Priebke was an SS officer who orchestrated the killing of men and boys at the Italian Ardeatine caves in 1944, in a reprisal attack ordered by Adolf Hitler for the killing of 33 German soldiers in Rome by resistance fighters.

They were ordered to kill ten people for every nazi killed but Priebke went a little overboard and killed five extra, 335, just for good measure and to be on the safe side. In an interesting twist, he was never tried for the 330 murders which he was ordered to commit, only for the five extra that he was not ordered to kill.

Priebke admitted his role in the massacre, but he never expressed remorse and maintained he was only following orders. Priebke maintained that all the people he killed were merely "terrorists."

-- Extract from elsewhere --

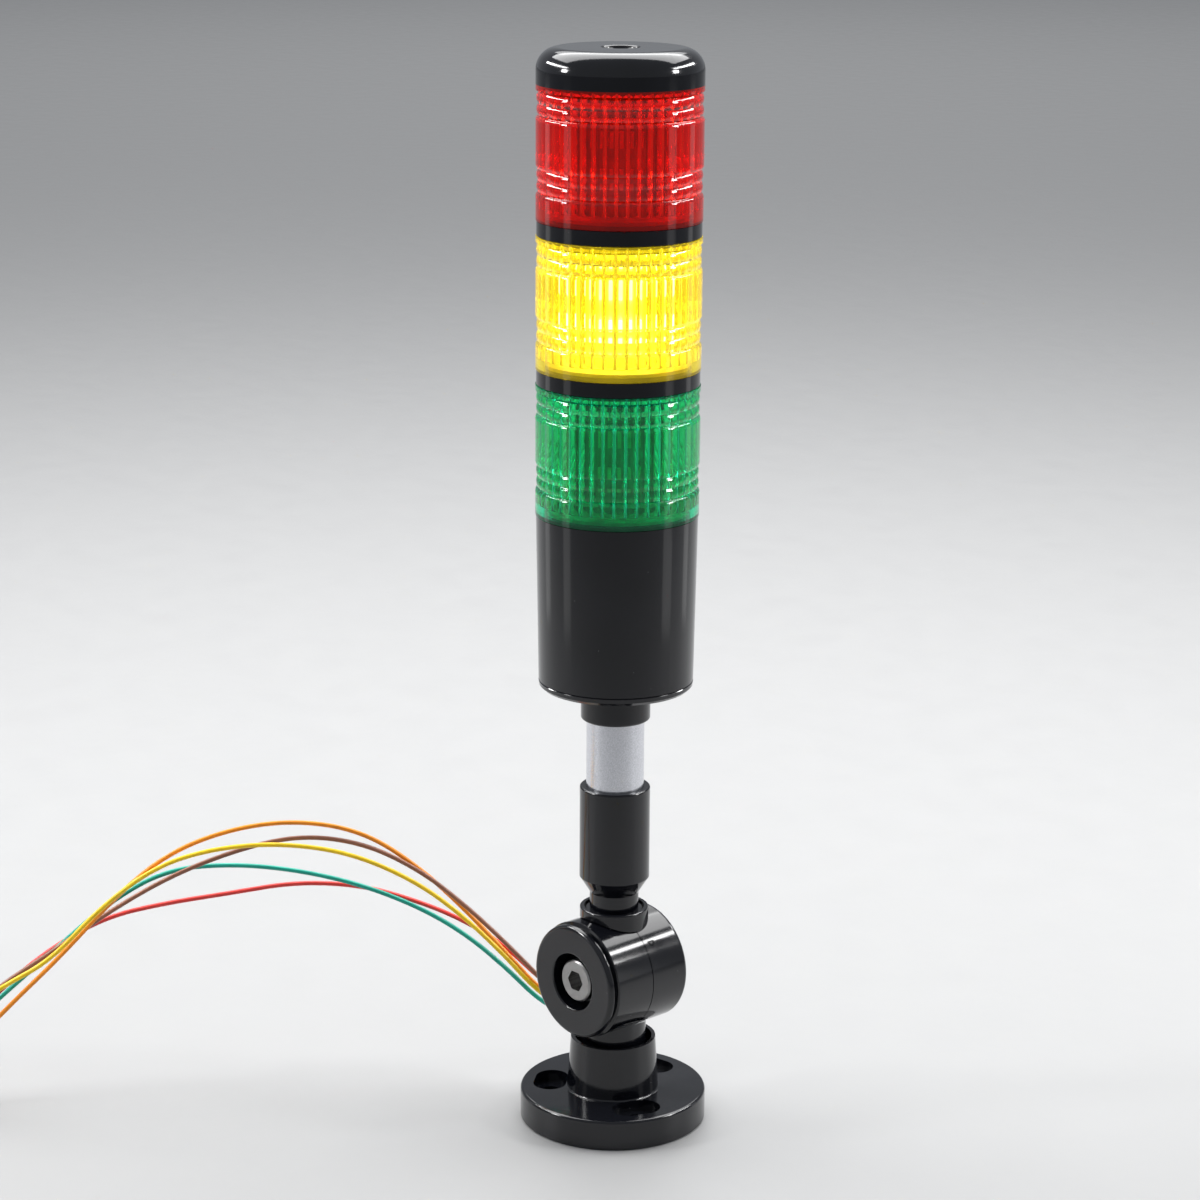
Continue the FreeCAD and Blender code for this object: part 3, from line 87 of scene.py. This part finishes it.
# The flying leads, in millimetres. A seat is how far a lead sits to the side of and above the
# outlet's middle. A route's points are distance along the leads' heading, distance behind the
# upright plane through the axis, and height.
LEAD_HEADING = 227.5
LEAD_DIAMETER = 1.5
LEAD_RUN = 5.0
LEAD_ROUNDING = 6
LEAD_STEPS = 12
OUTLET = (-11.4, 0.0, 29.3)
LEAD_COLOURS = {
    "orange": (0.95, 0.3, 0.003), "brown": (0.3, 0.12, 0.07), "yellow": (1.0, 0.66, 0.002),
    "green": (0.0, 0.4, 0.3), "red": (0.85, 0.05, 0.04)}
LEADS = {
    "orange": {"length": 298.5, "seat": (1.3, -0.4), "route": [
        (17, 18.5, 30.6), (24.5, 20.8, 34), (35, 22.5, 45.5), (48, 23.8, 59.5), (63, 24.2, 74),
        (81, 23, 86.5), (102, 20, 91), (123, 16.5, 89), (143, 13, 81.5), (160, 10.3, 67),
        (176, 6.8, 49.6), (192, 3.8, 34.2), (206, 1, 20), (219, -1.5, 8.2), (232, -4, 0.9),
        (245, -6.5, 0.8)]},
    "brown": {"length": 298, "seat": (-0.8, 1.1), "route": [
        (17.5, 15, 33), (25, 17.8, 40), (35, 19.8, 50), (48, 21.5, 62), (63, 22, 74),
        (81, 21.7, 83), (101, 19.8, 86), (121, 17.8, 81.5), (142, 15, 73.5), (162, 12, 62),
        (180, 8.3, 49.5), (196, 5, 39.5), (211, 2, 27), (224, -0.5, 14), (236, -3, 4.5),
        (247, -5, 0.9), (258, -7.5, 0.8)]},
    "yellow": {"length": 303, "seat": (-1.3, -0.4), "route": [
        (18, 14.8, 31), (25.5, 16.5, 35.5), (36, 18.3, 47), (49, 19.3, 59.5), (64, 19.3, 71),
        (84, 18.3, 80.5), (105, 16, 84.5), (126, 13, 84), (145, 10, 79), (163, 6.8, 66),
        (179, 3.3, 49), (194, 1, 41), (210, -2, 31), (225, -5, 18), (238, -7.5, 7),
        (250, -10, 0.9), (262, -12.5, 0.8)]},
    "green": {"length": 295, "seat": (0.0, -1.35), "route": [
        (17.5, 18, 27.3), (25, 22, 30), (35, 24.3, 39.5), (48, 25.5, 50.5), (63, 26, 59.5),
        (82, 25.2, 67.5), (103, 23.5, 73), (124, 20.5, 75.8), (144, 17.8, 74.5),
        (162, 14.2, 64.5), (180, 11, 48.8), (196, 8, 35), (210, 5.5, 22), (223, 3.5, 11),
        (236, 1.5, 3), (247, -0.5, 0.9), (258, -3, 0.8)]},
    "red": {"length": 285, "seat": (0.8, 1.1), "route": [
        (16.5, 18.5, 32.5), (24.5, 23.3, 36.8), (35, 26.3, 46), (48, 28, 54), (63, 28.3, 60.5),
        (82, 27.3, 66.5), (103, 25.5, 68), (124, 22.8, 65), (144, 20, 62.5), (163, 17, 58.8),
        (180, 13.2, 49.8), (196, 10.3, 37), (209, 8.3, 24), (221, 7, 12), (233, 5.5, 3),
        (244, 3.8, 0.9), (255, 2.3, 0.8)]},
}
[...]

"An order was an order... I had to carry it out."

From Wiki:
In post–World War II trials, Priebke was set to be tried for his role in the massacre, but he managed to escape from a British prison camp in northeastern Italy in 1946. After he had escaped, he lived with a family in Sterzing/Vipiteno. During this time he received on 13 September 1948 a second baptism by a local priest.[6] After his time in South Tyrol he went to Vatican City in Rome to find protection. Bishop Alois Hudal, a main participant in the Vatican's Ratlines, was accustomed to making false travel documents for German officials who had been involved in the war, and he supplied Priebke with a falsified visa to travel to Argentina (then led by Juan Perón).[7] Though alleged to have been responsible for war crimes, Priebke lived in Argentina as a free man for 50 years.

It is interesting to note the barbarity that we humans can justify in our own behavior. For a myriad of reasons, including loyalty, duty, a desensitization to our victims, whom we may call terrorists, we can engage in the most sordid and despicable acts. All of these men and women probably found their personal behavior entirely normal and perfectly acceptable. And had relationships with family and friends that were also loving and normal in the socially accepted sense of the word. It seems very few monsters can recognize the monster in the mirror.

Hell is empty and all the devils are here.